The problem by using a checkoff for organic food, though, is that – by rule – an organic advertising campaign cannot say anything negative about other foods.

“Checkoff dollars,” Cornucopia said on its website, “could almost certainly not be used to advocate for claims of organic food health, superior food quality, safety, sustainability or be used to expose differences between ‘natural’ and GMO-free food claims because these types of messages can be viewed as disparaging conventional food commodities.”

Another fear is unfair competition from big retailers and processors, such as Kroger and other large grocery stores, which would big beneficiaries of the publicity. Kroger, the nation’s largest standalone grocer, is expected to sell $16 billion worth of natural and organic products in 2017.

Another concern: the governing board for the checkoff program would be selected by the USDA. Farmers would have less than half of the seats, according to Cornucopia, which asserted that people “with political and corporate connections would likely be appointed by the USDA secretary.”
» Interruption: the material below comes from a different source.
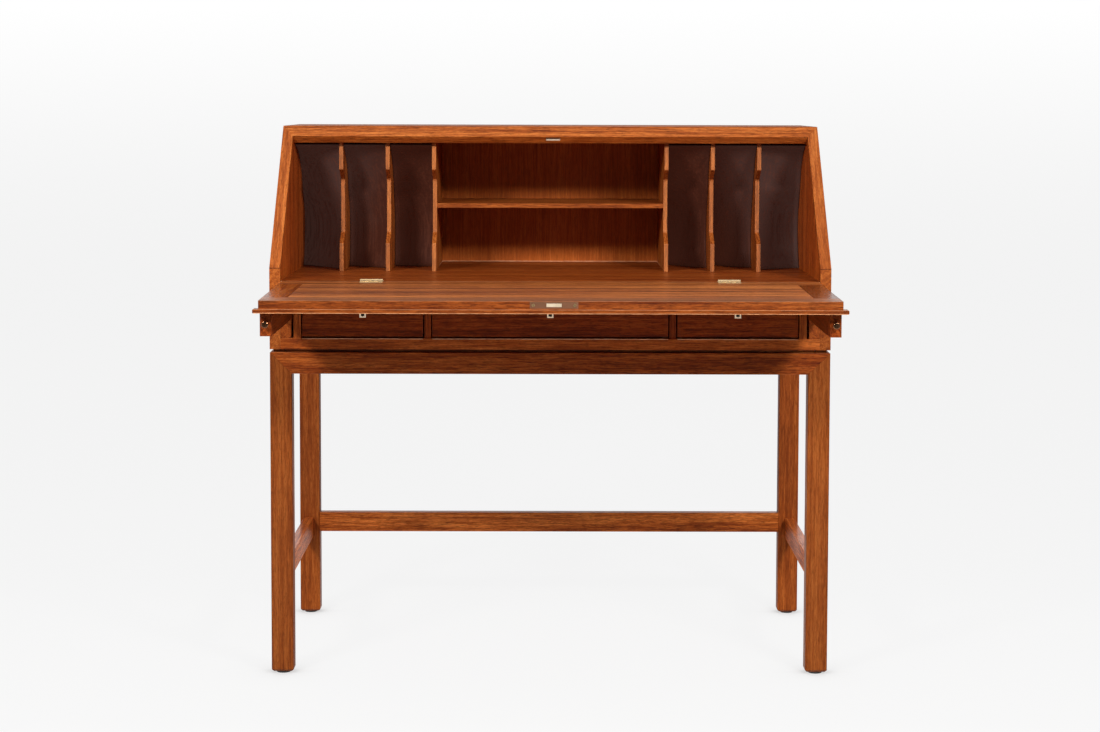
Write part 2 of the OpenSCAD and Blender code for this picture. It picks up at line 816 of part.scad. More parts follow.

“We don’t trust OTA and USDA to speak for us in describing organic food to the public,” said Jim Crawford, an organic farmer at New Morning Farm in Pennsylvania. “We don’t want OTA and USDA to form another board, which is weighted in favor of corporate organics and which would control our message to the public.”

Persons can give their thoughts on the checkoff through a federal website. The USDA will close comments at midnight on April 19.